LAS CUATRO DECADAS transcurridas en Egipto quedaron pronto igualadas por cuarenta largos y ardientes años en el desierto de Madián. Moisés se matriculó en la escuela del fracaso: «El ser humano se habría evitado ese largo período de trabajo y obscuridad, por considerarlo como una gran pérdida de tiempo. Pero la Sabiduría infinita determinó que el que había de ser el caudillo de su pueblo debía pasar cuarenta años haciendo el humilde trabajo de pastor, [...] Ninguna ventaja que la educación o la cultura humanas pudiesen otorgar podría haber substituido a esta experiencia. [...] Enclaustrado dentro de los baluartes que formaban las montañas, Moisés estaba solo con Dios. [...] Parecía encontrarse ante su presencia, eclipsado por su poder. Allí fueron barridos su orgullo y su confianza propia. En la austera sencillez de su vida del desierto, desaparecieron los resultados de la comodidad y el lujo de Egipto. Moisés llegó a ser paciente, reverente y humilde, “muy manso, más que todos los hombres que había sobre la tierra” (Núm. 12: 3), y sin embargo, era fuerte en su fe en el poderoso Dios de Jacob» (Patriarcas y profetas, cap. 22, pp. 225-227; la cursiva es nuestra).

El fracaso es el mejor amigo de la humildad, ¿no crees? Al parecer, Dios permite que fracasemos con la esperanza ilógica de que, con él, podamos tener un fracaso coronado por el éxito. Porque, ¿qué hay que tumbe nuestro ego y hiera nuestro orgullo más rápida y profundamente que el fracaso, sea público o privado? Y, ¿somos alguna vez más enseñables que cuando hemos fracasado? ¿Somos alguna vez más propensos a la humildad que cuando estamos atenazados por el fracaso? Hace unos años alguien me pasó un libro con las palabras: «Necesitas esto». Era el modélico libro Humility [La humildad], de Andrew Murray. Ha sido una bendición para mí, hasta el punto de que lo he leído con meditación tres veces: «Acepta con gratitud todo lo que Dios permite procedente del interior o del exterior, de amigo o enemigo, en la naturaleza o en la gracia, para recordarte tu necesidad de humillarte, y para ayudarte a hacerlo. Considera que la humildad es, verdaderamente, la virtud cardinal, el primero de tus deberes ante Dios, la salvaguardia perpetua por antonomasia del alma, y anhélala como la fuente de toda bendición» (p.88).

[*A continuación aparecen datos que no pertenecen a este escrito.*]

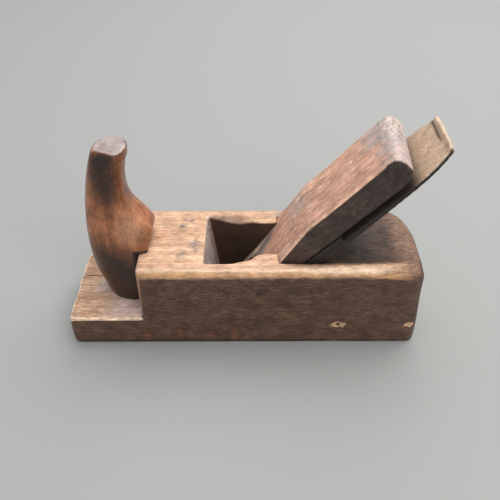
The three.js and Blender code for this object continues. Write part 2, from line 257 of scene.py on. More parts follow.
class Skin:
    """The points of a piece's net in mm, with its edges, for shaping all of them at once."""

    def __init__(self, piece):
        self.piece, self.mesh = piece, piece.data
        self.count = len(self.mesh.vertices)
        flat = np.empty(self.count * 3, np.float32)
        self.mesh.vertices.foreach_get("co", flat)
        self.places = flat.reshape(-1, 3).astype(float) / MM - MIDDLE
        ends = np.empty(len(self.mesh.edges) * 2, np.int32)
        self.mesh.edges.foreach_get("vertices", ends)
        self.one, self.two = ends.reshape(-1, 2).T
        self.links = np.bincount(np.r_[self.one, self.two], minlength=self.count)

    def evened(self, values, rounds, share=0.5):
        """The values after each has moved towards the mean of its neighbours', rounds times."""
        columns = values.reshape(self.count, -1).T.copy()
        for _ in range(rounds):
            for column in columns:
                total = np.bincount(self.one, column[self.two], self.count)
                total += np.bincount(self.two, column[self.one], self.count)
                column += share * (total / self.links - column)
        return columns.T.reshape(values.shape)

    def store(self):
        """Writes the points back to the mesh, in metres."""
        flat = ((self.places + MIDDLE) * MM).astype(np.float32)
        self.mesh.vertices.foreach_set("co", flat.ravel())
        self.mesh.update()

    def facing(self):
        """The outward direction at every point."""
        self.store()
        flat = np.empty(self.count * 3, np.float32)
        self.mesh.vertex_normals.foreach_get("vector", flat)
        return flat.reshape(-1, 3).astype(float)

    def wear(self, rounds, where):
        """Rounds off what stands proud, where says how fully, and tells how far it stood, in mm."""
        soft = self.evened(self.places, rounds)
        proud = ((self.places - soft) * self.facing()).sum(1)
        self.places += (soft - self.places) * np.asarray(where).reshape(-1, 1)
        return proud

    def mask(self, name, values):
        """Stores a number from 0 to 1 at every point, for the material to read by name."""
        held = np.clip(values, 0, 1).astype(np.float32)
        self.mesh.attributes.new(name, "FLOAT", "POINT").data.foreach_set("value", held)
        print(self.piece.name, name, "on average:", round(float(held.mean()), 3))

    def finish(self, material, body, node):
        """Puts the piece in its CAD node's place, no lower than the floor, with its material."""
        self.places[:, 2] = np.maximum(self.places[:, 2], 0)
        self.store()
        self.mesh.materials.append(material)
        self.mesh.shade_smooth()
        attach(self.piece, body)
        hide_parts(node)
        print(self.piece.name, "faces:", len(self.mesh.polygons))


# %% [markdown]
# ## The woods
# Stock, wedge and horn are beech that has been oiled, handled and left in a damp shed. Planed
# beech shows fine grey-brown lines along the grain, a millimetre or so apart, and short dark
# flecks where rays end. Age adds a skin: brown where hands and dirt have been, grey where it
# lay bare and nearly white where an arris has just been knocked. Corners are black, with dirt and
# painted shade, and some pale marks are painted highlights. The grain is drawn once, and each
# piece paints the layers of its skin over it with masks of its own. Noise that is stretched along
# the grain makes the lines. A wave texture would make them too, but its lines are evenly spaced,
# and those of wood are not.

# %% A pattern in millimetres


def pattern(tree, source, sizes, detail, rough=0.55):
    """Smooth noise in a material, whose lumps have the given sizes in mm."""
    at = {"Vector": source, "Scale": [1 / (MM * size) for size in sizes]}
    at = add(tree, "Mapping", at)
    lumps = {"Vector": at, "Scale": 1, "Detail": detail, "Roughness": rough}
    return add(tree, "TexNoise", lumps)


print("a lump of 1 mm needs the scale", round(1 / MM))

# %% [markdown]
# A layer of skin is mixed over the wood where its mask is strong. A mask that simply fades out
# looks sprayed on. Real dirt ends raggedly, because it stays in the pores and is rubbed off
# between them, so the wood's own mottle is added to the mask before it is sharpened.

# %% Layers of skin


def under_layers(tree, colour, mottle, layers):
    """The colour under layers, each a mask's name, a colour and how raggedly the layer ends."""
    for mask, tint, ragged in layers:
        held = add(tree, "Attribute", out=2, attribute_name=mask)
        breakup = add(tree, "MapRange", {0: mottle, 1: 0.25, 2: 0.75, 3: -ragged, 4: ragged})
        amount = add(tree, "Math", {0: held, 1: breakup}, operation="ADD")
        shown = add(tree, "MapRange", {0: amount, 1: ragged, 2: 1 - ragged})
        mixed = {0: shown, 6: colour, 7: linear(tint)}
        colour = add(tree, "Mix", mixed, out=2, data_type="RGBA")
    return colour


print("a layer takes five nodes")

# %% [markdown]
# Tools that lie on each other in a drawer scratch each other, and pale dust settles in the
# scratches. They come in families that lean the same way. Noise stretched along each lean, of
# which only the peaks are kept, gives broken lines. Single curves would each need a place.

# %% Dust in scratches
# How far each family leans, in degrees, and how long, deep and wide its marks are, in mm.
DUST = [(22, (9, 9, 0.45)), (-75, (5, 5, 0.5)), (0, (0.9, 0.9, 0.9))]
DUST_COLOUR = "#a48d7e"


def dusted(tree, colour, own):
    """The colour with pale dust in scratches, where the scratched mask lets them show."""
    held = add(tree, "Attribute", out=2, attribute_name="scratched")
    for lean, sizes in DUST:
        leaning = {"Vector": own, "Angle": math.radians(lean)}
        leaning = add(tree, "VectorRotate", leaning, rotation_type="Y_AXIS")
        scratch = pattern(tree, leaning, sizes, 1)
        marks = add(tree, "MapRange", {0: scratch, 1: 0.66, 2: 0.78, 4: 0.7})
        marks = add(tree, "Math", {0: marks, 1: held}, operation="MULTIPLY")
        mixed = {0: marks, 6: colour, 7: linear(DUST_COLOUR)}
        colour = add(tree, "Mix", mixed, out=2, data_type="RGBA")
    return colour


print("families of scratches:", len(DUST))

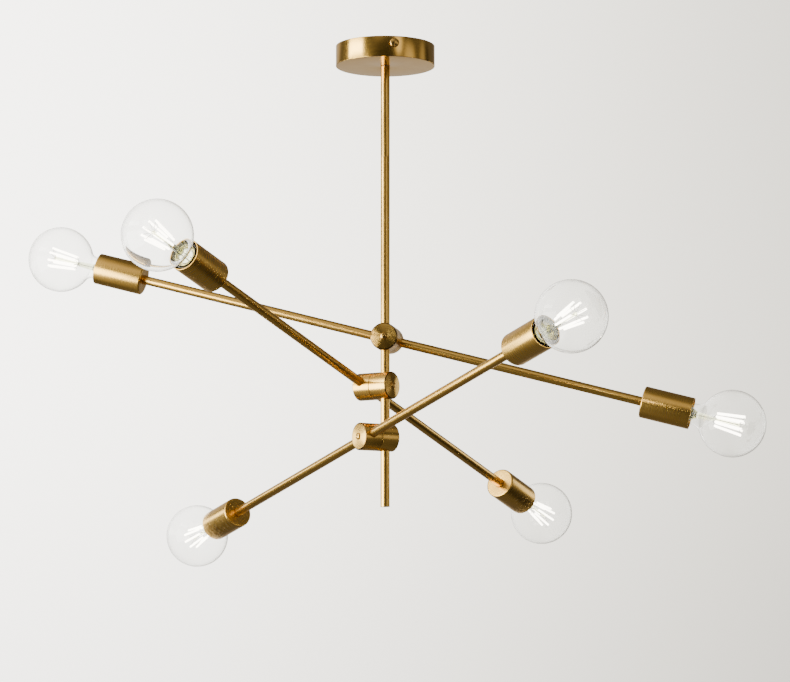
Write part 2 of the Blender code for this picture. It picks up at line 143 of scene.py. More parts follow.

Después de todo, ¿no abrazó Jesús todo lo que lo humillaba? Con una toalla para nuestros pies y una cruz para nuestras almas, «se humilló a sí mismo, haciéndose obediente hasta la muerte» (Fil. 2: 8). Y, ¿qué invitación nos extiende? «Aprended de mí, que soy manso y humilde de corazón» (Mat. 11:29). Entonces, ¿no vamos a pedir que nos ayude a llegar al punto en el que podamos abrazar lo que nos humilla, con independencia de lo que sea? Porque, ¿cómo, si no, llegaremos a ser como Jesús?